Work instructions =>
Repeat only the lines from the line containing "solids = shape.Solids" through the line containing "imported = [obj", both included, exactly as they stand.

Dataset extract =>
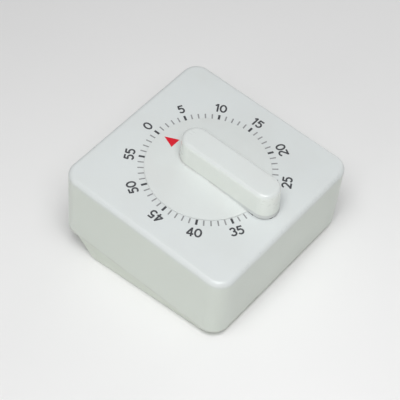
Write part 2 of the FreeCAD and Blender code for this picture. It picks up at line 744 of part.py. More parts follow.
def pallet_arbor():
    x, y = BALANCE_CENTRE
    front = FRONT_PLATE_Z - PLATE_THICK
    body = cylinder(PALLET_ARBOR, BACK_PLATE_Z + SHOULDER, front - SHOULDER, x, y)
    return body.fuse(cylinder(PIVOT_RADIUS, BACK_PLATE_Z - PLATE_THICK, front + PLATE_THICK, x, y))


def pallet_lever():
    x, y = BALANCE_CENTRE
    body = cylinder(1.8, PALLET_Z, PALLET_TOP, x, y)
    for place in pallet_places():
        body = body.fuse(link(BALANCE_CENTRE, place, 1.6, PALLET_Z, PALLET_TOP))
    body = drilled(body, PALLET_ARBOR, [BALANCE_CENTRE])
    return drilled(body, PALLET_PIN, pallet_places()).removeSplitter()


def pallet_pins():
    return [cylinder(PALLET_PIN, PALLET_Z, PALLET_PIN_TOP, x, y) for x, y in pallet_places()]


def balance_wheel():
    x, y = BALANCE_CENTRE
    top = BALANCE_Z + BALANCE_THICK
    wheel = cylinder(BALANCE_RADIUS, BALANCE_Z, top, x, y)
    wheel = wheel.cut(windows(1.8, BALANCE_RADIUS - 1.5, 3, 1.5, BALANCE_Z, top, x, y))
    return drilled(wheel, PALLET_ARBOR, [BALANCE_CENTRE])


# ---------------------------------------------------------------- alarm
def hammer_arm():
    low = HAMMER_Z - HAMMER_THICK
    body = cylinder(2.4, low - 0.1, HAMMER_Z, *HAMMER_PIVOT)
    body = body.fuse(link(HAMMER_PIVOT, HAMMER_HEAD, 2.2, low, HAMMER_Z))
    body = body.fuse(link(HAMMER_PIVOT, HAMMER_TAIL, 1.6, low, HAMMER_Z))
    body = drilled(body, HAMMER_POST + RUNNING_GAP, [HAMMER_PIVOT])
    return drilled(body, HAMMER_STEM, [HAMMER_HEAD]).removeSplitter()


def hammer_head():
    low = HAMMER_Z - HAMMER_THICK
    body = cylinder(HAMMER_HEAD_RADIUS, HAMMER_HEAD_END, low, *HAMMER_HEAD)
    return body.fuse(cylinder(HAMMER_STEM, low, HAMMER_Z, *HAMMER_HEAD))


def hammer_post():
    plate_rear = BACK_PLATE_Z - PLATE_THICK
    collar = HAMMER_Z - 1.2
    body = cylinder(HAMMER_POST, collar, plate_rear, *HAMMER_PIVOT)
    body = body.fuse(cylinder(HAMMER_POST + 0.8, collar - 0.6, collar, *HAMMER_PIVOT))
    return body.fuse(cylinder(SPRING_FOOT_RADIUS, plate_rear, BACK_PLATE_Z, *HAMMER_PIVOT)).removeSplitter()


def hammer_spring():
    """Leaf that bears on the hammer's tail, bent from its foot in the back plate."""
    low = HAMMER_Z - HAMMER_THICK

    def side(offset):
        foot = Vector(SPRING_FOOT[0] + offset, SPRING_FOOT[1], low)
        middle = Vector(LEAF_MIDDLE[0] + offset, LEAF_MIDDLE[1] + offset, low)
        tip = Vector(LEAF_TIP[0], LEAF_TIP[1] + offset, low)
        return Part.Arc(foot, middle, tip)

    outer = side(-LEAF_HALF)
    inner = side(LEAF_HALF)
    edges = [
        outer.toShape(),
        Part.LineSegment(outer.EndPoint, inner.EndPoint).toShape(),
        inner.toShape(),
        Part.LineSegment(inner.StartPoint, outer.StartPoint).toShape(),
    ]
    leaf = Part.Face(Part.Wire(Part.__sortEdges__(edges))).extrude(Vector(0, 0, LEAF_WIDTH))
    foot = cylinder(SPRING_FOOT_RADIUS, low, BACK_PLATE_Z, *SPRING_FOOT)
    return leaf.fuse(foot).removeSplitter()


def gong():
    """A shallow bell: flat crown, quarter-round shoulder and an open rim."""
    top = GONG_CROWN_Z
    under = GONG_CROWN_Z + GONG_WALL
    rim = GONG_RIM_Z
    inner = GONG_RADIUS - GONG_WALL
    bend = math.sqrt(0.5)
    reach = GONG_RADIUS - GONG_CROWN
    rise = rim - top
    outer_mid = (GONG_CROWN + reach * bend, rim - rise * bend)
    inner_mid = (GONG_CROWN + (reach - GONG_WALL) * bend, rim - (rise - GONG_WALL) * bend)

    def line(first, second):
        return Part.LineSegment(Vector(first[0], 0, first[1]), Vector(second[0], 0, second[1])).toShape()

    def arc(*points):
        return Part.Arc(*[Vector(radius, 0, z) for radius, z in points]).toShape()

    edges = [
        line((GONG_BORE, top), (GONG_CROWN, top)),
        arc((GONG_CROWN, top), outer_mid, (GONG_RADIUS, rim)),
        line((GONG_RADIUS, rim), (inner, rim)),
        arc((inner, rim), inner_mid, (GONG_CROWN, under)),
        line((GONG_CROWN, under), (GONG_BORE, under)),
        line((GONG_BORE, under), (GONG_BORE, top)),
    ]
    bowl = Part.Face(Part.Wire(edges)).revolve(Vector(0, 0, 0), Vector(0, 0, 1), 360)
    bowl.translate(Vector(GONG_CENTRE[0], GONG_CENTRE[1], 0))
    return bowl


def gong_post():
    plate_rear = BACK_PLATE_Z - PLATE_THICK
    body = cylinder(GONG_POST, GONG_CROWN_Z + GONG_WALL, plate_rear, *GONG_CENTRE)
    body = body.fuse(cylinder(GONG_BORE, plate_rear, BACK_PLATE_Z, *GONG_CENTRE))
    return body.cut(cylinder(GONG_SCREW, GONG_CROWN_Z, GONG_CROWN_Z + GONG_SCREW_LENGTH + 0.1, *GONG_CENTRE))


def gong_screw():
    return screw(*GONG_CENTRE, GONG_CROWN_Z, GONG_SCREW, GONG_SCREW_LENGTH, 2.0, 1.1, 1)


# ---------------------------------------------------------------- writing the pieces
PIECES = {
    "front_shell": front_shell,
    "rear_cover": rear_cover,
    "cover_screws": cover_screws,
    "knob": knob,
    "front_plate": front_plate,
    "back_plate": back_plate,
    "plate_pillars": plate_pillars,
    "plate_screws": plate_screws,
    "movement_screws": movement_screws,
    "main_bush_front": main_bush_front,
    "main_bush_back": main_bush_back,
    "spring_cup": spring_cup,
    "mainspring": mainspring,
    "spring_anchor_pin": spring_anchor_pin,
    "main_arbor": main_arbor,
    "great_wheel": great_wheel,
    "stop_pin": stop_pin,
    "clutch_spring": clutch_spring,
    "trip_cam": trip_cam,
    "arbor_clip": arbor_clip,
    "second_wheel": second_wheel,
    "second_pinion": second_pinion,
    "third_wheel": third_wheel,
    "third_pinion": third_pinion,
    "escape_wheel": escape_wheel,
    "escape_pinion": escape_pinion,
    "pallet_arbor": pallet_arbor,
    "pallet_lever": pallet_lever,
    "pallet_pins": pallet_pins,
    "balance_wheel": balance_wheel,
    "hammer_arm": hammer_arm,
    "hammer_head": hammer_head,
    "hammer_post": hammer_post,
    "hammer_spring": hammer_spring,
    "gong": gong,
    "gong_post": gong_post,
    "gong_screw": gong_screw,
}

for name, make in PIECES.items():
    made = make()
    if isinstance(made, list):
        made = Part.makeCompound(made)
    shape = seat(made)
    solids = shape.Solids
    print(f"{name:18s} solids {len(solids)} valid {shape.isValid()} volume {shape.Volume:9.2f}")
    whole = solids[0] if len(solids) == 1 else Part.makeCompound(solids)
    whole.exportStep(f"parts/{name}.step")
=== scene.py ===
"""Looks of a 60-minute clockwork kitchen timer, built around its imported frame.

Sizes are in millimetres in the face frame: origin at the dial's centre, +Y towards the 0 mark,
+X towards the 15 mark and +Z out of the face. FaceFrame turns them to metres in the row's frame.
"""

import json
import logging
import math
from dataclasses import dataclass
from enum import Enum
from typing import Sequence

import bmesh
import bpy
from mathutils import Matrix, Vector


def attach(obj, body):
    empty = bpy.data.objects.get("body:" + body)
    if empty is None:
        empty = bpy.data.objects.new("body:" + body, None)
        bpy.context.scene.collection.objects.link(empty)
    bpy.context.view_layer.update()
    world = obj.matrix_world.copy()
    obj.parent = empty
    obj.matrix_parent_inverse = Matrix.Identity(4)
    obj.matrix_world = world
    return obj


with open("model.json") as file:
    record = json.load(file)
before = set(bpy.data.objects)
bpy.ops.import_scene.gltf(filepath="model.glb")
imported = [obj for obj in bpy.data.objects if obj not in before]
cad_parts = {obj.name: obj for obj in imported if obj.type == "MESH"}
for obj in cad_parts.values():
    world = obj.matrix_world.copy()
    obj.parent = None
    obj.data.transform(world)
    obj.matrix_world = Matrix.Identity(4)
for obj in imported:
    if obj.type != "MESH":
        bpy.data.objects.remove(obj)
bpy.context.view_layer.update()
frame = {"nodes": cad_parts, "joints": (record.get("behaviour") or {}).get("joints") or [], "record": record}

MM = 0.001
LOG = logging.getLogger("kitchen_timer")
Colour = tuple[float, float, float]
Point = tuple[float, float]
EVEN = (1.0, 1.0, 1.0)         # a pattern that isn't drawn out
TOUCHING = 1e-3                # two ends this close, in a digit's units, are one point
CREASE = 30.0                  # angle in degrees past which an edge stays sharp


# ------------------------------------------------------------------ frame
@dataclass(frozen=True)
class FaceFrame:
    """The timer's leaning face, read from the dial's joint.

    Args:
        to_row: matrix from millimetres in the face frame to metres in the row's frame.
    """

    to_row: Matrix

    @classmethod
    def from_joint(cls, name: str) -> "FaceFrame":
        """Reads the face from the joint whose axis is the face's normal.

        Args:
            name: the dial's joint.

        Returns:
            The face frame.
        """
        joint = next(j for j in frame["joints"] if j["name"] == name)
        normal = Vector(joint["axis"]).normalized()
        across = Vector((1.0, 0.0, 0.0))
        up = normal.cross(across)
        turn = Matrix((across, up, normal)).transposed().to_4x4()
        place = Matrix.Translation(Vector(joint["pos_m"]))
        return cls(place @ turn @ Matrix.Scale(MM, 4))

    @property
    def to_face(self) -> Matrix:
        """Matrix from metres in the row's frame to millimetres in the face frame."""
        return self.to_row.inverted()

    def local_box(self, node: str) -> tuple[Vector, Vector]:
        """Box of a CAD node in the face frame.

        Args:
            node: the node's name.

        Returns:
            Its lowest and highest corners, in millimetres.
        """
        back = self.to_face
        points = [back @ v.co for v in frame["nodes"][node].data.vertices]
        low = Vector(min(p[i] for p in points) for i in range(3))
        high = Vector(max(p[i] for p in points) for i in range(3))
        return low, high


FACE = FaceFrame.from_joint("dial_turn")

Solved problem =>
    solids = shape.Solids
    print(f"{name:18s} solids {len(solids)} valid {shape.isValid()} volume {shape.Volume:9.2f}")
    whole = solids[0] if len(solids) == 1 else Part.makeCompound(solids)
    whole.exportStep(f"parts/{name}.step")
=== scene.py ===
"""Looks of a 60-minute clockwork kitchen timer, built around its imported frame.

Sizes are in millimetres in the face frame: origin at the dial's centre, +Y towards the 0 mark,
+X towards the 15 mark and +Z out of the face. FaceFrame turns them to metres in the row's frame.
"""

import json
import logging
import math
from dataclasses import dataclass
from enum import Enum
from typing import Sequence

import bmesh
import bpy
from mathutils import Matrix, Vector


def attach(obj, body):
    empty = bpy.data.objects.get("body:" + body)
    if empty is None:
        empty = bpy.data.objects.new("body:" + body, None)
        bpy.context.scene.collection.objects.link(empty)
    bpy.context.view_layer.update()
    world = obj.matrix_world.copy()
    obj.parent = empty
    obj.matrix_parent_inverse = Matrix.Identity(4)
    obj.matrix_world = world
    return obj


with open("model.json") as file:
    record = json.load(file)
before = set(bpy.data.objects)
bpy.ops.import_scene.gltf(filepath="model.glb")
imported = [obj for obj in bpy.data.objects if obj not in before]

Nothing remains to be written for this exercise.